Allerdings wirft ein Todesfall einer jungen Frau Fragen auf, der im Institut für Rechtsmedizin des Carl Gustav Carus Universitätsklinikums in Dresden untersucht worden ist. Bei ihr wurden neben Kokain in komatös-letaler Konzentration auch toxische Dextromethorphan-Spiegel nachgewiesen. Der Genotypisierungsbefund ergab einen eingeschränkten Dextromethorphan-Metabolismus, der möglicherweise schon vor der Kokain-Einnahme zu erhöhten Dextromethorphan-Spiegeln geführt hat. Auf den ersten Blick könnte man sagen, dass es sich um einen Einzelfall handelt. Aber es kann auch daran liegen, dass beim Drogenscreening nicht routinemäßig nach Dextromethorphan gefahndet wird.

Ein unterschätztes Problem?

Dass das Problem bei uns möglicherweise unterschätzt wird, darauf deutet auch die systematische Erfassung von Dextromethorphan-Anfragen des Toxikologischen Informationszentrums in unserem Nachbarland Schweiz hin. Die Daten lassen zumindest ein steigendes Interesse an den besonderen Wirkungen des Erkältungsmittels erkennen. Von der Illusion, dass der Missbrauch in Deutschland keine Rolle spielt, muss man sich spätestens nach einer Recherche in von Jugendlichen genutzten Internetforen verabschieden. Hier werden alle offenen Fragen zur Rauscherzeugung mit "DEX", "DMX" oder "DXM" – wie Dextromethorphan dort genannt wird – detailliert diskutiert, die Anwendung genau beschrieben und die leichte Beschaffung gepriesen.

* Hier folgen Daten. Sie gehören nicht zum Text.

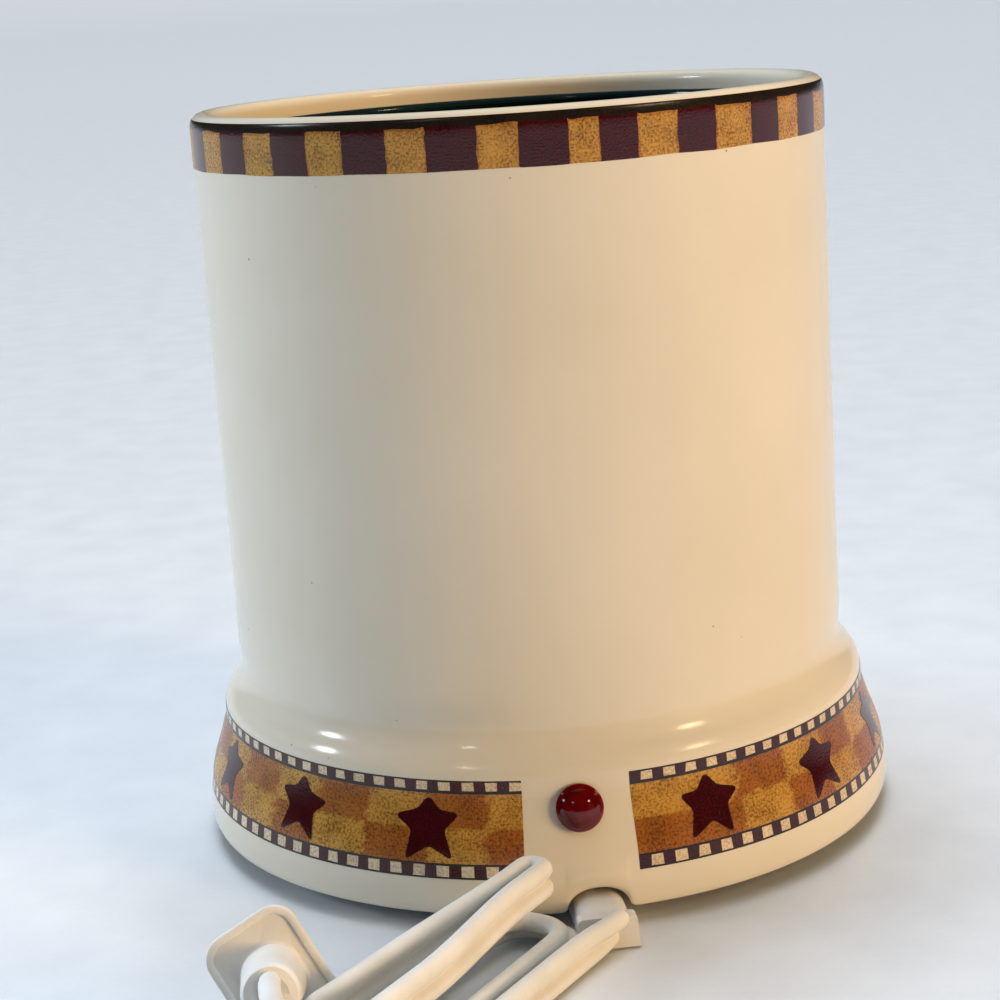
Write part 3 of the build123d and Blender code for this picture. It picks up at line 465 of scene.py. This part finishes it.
# Base band: gold and rust burlap between two strips of checks, with a gap for the pilot lamp and the notch
baseBand = {
    "startTurn": 6.35, "endTurn": 349.3, "fieldStep": 0.7, "checkPitch": 3.8, "splitZ": 20.9,
    "fieldHeights": [
        14.4, 15.2, 16.2, 17.2, 18.2, 19.2, 20.2, 20.6, 21.2, 21.6, 22.6, 23.6, 24.6, 25.6, 26.6, 27.5,
    ],
    "upperStrip": (27.5, 28.15, 29.85, 30.2), "lowerStrip": (11.4, 11.8, 13.95, 14.4),
    # edges of the blocks to the right and left of the lamp, even blocks behind, and which upper ones are rust
    "rightEdges": [6.35, 14.6, 24.8, 35.0, 45.2, 55.4, 65.6, 75.8],
    "leftEdges": [282.7, 292.9, 303.1, 313.2, 323.5, 334.0, 343.7], "behind": 20,
    "rightRust": [0, 0, 1, 0, 1, 0, 1], "leftRust": [0, 1, 0, 1, 0, 1, 0],
}
behind = baseBand["behind"]
lastRight, firstLeft = baseBand["rightEdges"][-1], baseBand["leftEdges"][0]
blockEdges = list(baseBand["rightEdges"])
blockEdges += [lastRight + (firstLeft - lastRight) * (i + 1) / behind for i in range(behind - 1)]
blockEdges += baseBand["leftEdges"] + [baseBand["endTurn"]]
upperRust = baseBand["rightRust"] + [i % 2 for i in range(behind)] + baseBand["leftRust"]
bandSpan = baseBand["endTurn"] - baseBand["startTurn"]
fieldCount = int(bandSpan / baseBand["fieldStep"]) + 1
fieldTurns = [baseBand["startTurn"] + baseBand["fieldStep"] * i for i in range(fieldCount)]
fieldTurns.append(baseBand["endTurn"])
fieldHeights = baseBand["fieldHeights"]


def blockAt(turn):
    for k in range(len(blockEdges) - 1):
        if turn <= blockEdges[k + 1]:
            return min(k, len(upperRust) - 1)
    return len(upperRust) - 1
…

Warum in den USA das Problem auf den ersten Blick so viel größer ist, mag daran liegen, dass Jugendliche sich hierzulande die Erkältungsmittel nicht einfach aus dem Regal holen können. Bei uns müssen sie in der Apotheke die Präparate gezielt verlangen, vor bohrenden Nachfragen können sie nicht sicher sein. Doch es kann auch daran liegen, dass in deutschen Apotheken gar kein Verdacht geschöpft wird, weil das Problem nicht bekannt ist. Es ist nicht auszuschließen, dass die Zahl der Jugendlichen, die sich mit "DEX" in Rauschzustände versetzen, die Zahl der Verdachtsmeldungen weit übersteigt. Das wäre fatal.

Die Gefahren erkennen!

Wir müssen also genau hinschauen. Um Missbrauch zu verhindern, müssen wir die Gefahren kennen. Nur so können wir gefährdete Jugendliche und deren Eltern aufklären. Anders als in den USA haben wir in der Apotheke die Möglichkeit, die Abgabe Dextromethorphan-haltiger Präparate zu kontrollieren. Eine so dramatische Entwicklung wie in den USA müssen wir verhindern. Wir haben es in der Hand!